It's true...
I am not afraid to admit that I am afraid!
I don't want to go, not just yet......
I feel guilty seeing those around me so enthusiastic upbeat about goin overseas,
It's not even that I am going alone...
Many are fellow explorers into the land of down under,
Some who are delayed are gravely disappointed,
Yet I feel burdened to set foot on new grounds,
It is no doubt true that life goes on and we'll make new friends,
But......
I just can't seem to let go of what is already carved into me,
Making a paveway for new happenings is somehow for me easier said then done.
There internet connection will be restricted.. time zones will be different,
Communication with back home will undoubtedly be miserably poor,
However, just yday the church (eagles point puchong) was singing a worship song entitled my aim is to please U (referring 2 god fyi)

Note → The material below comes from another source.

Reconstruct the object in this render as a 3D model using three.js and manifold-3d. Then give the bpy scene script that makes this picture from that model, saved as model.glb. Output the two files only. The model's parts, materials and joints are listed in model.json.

And i felt even more guilty,
Bcoz I am suppose to go where my god sends me and not where my heart leads me..
So yeah here I am clear of what and where I am suppose to go but yet am sitting down feeling all confused and wrecked,
God i pray u cast away this state of ambiguity and let my mind soar free with peace and tranquility...
I pray I pray that i shall not be afraid
This song by busted everything i knew just mean so much suddenly make me so emo =.= anyway let the meaningful parts play..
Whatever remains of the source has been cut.